Raw records:
· · · ·
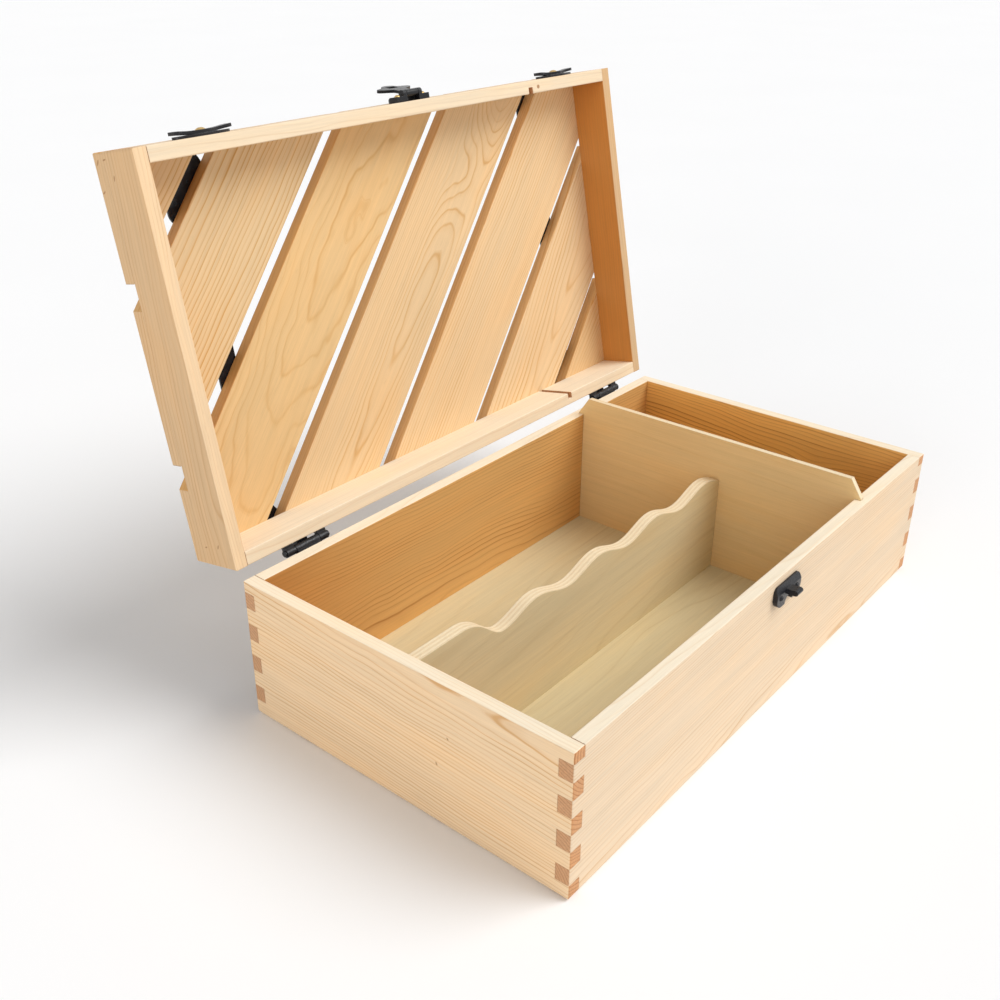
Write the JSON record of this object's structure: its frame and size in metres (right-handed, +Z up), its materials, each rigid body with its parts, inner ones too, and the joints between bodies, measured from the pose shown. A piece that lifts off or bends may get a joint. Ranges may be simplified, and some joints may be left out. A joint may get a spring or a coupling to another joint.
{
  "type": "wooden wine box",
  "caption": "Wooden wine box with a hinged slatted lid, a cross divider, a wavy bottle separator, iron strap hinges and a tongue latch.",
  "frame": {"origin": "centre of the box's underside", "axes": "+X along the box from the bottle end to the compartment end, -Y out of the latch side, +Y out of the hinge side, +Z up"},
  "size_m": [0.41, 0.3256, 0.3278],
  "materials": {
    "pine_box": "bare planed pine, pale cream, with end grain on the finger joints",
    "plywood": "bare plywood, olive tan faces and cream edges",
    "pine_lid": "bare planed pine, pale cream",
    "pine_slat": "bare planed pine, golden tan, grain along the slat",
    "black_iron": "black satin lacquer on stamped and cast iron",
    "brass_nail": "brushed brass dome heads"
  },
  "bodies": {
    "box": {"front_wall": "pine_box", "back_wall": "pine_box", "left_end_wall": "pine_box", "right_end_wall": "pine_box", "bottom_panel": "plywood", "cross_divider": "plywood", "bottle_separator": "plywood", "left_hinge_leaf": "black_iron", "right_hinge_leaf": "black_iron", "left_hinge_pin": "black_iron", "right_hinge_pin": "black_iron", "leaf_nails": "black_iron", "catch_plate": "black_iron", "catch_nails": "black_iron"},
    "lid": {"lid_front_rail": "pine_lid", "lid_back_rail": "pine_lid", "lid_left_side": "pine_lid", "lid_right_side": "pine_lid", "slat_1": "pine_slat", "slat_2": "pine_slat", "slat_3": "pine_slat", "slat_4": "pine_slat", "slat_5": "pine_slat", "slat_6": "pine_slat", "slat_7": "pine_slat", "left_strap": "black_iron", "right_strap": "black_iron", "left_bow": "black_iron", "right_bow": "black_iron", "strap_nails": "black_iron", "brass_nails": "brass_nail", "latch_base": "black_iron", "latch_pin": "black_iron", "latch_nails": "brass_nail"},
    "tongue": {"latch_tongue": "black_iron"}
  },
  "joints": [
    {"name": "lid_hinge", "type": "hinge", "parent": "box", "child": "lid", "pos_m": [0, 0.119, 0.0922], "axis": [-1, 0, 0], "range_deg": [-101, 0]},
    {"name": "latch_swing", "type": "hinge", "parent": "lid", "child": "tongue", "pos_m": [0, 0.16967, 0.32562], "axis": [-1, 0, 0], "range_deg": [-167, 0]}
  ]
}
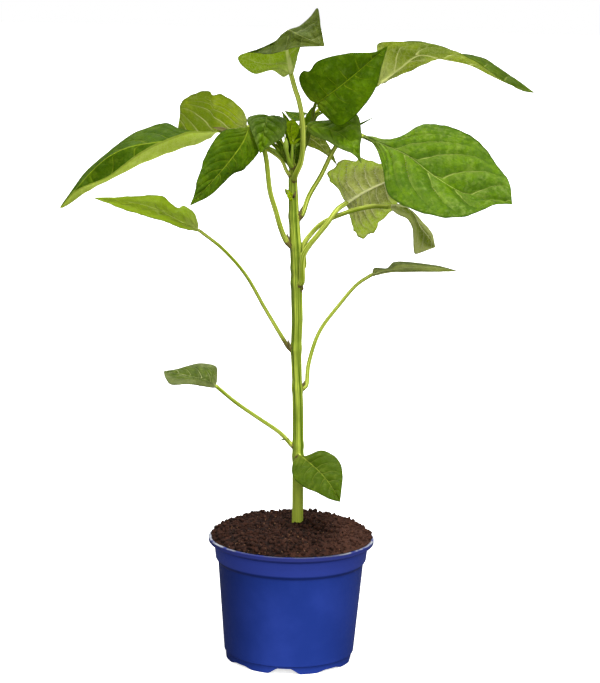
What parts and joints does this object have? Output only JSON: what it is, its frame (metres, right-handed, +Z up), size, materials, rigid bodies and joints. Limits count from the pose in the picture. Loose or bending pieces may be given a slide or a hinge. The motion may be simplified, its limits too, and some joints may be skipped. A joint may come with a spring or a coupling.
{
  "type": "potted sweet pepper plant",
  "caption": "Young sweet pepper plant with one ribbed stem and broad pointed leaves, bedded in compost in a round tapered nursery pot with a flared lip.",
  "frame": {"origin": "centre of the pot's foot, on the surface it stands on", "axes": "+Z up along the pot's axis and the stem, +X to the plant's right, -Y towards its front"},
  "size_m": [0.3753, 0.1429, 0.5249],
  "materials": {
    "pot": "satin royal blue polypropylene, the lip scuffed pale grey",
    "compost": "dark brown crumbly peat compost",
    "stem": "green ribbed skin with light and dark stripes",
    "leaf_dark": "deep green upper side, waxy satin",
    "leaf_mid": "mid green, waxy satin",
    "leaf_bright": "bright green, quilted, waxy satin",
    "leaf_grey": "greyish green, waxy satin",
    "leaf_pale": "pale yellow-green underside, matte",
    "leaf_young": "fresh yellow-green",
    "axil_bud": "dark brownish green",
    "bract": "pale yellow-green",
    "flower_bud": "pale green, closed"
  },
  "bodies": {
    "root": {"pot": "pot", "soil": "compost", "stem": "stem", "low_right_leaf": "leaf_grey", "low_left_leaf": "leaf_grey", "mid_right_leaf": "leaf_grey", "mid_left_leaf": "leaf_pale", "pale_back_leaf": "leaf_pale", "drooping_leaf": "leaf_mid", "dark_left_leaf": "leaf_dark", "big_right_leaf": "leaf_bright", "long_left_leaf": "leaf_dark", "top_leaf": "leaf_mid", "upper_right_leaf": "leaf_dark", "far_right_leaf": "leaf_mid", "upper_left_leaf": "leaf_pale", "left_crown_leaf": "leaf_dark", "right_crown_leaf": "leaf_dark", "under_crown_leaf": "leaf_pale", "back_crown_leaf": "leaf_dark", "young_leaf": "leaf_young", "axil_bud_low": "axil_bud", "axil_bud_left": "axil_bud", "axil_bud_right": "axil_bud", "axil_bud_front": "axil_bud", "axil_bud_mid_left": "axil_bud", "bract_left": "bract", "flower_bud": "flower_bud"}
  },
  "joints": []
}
· · · ·
### Exercise instructions
Pull out the lines above in which the word "rigid" appears.

### Written response
Write the JSON record of this object's structure: its frame and size in metres (right-handed, +Z up), its materials, each rigid body with its parts, inner ones too, and the joints between bodies, measured from the pose shown. A piece that lifts off or bends may get a joint. Ranges may be simplified, and some joints may be left out. A joint may get a spring or a coupling to another joint.
What parts and joints does this object have? Output only JSON: what it is, its frame (metres, right-handed, +Z up), size, materials, rigid bodies and joints. Limits count from the pose in the picture. Loose or bending pieces may be given a slide or a hinge. The motion may be simplified, its limits too, and some joints may be skipped. A joint may come with a spring or a coupling.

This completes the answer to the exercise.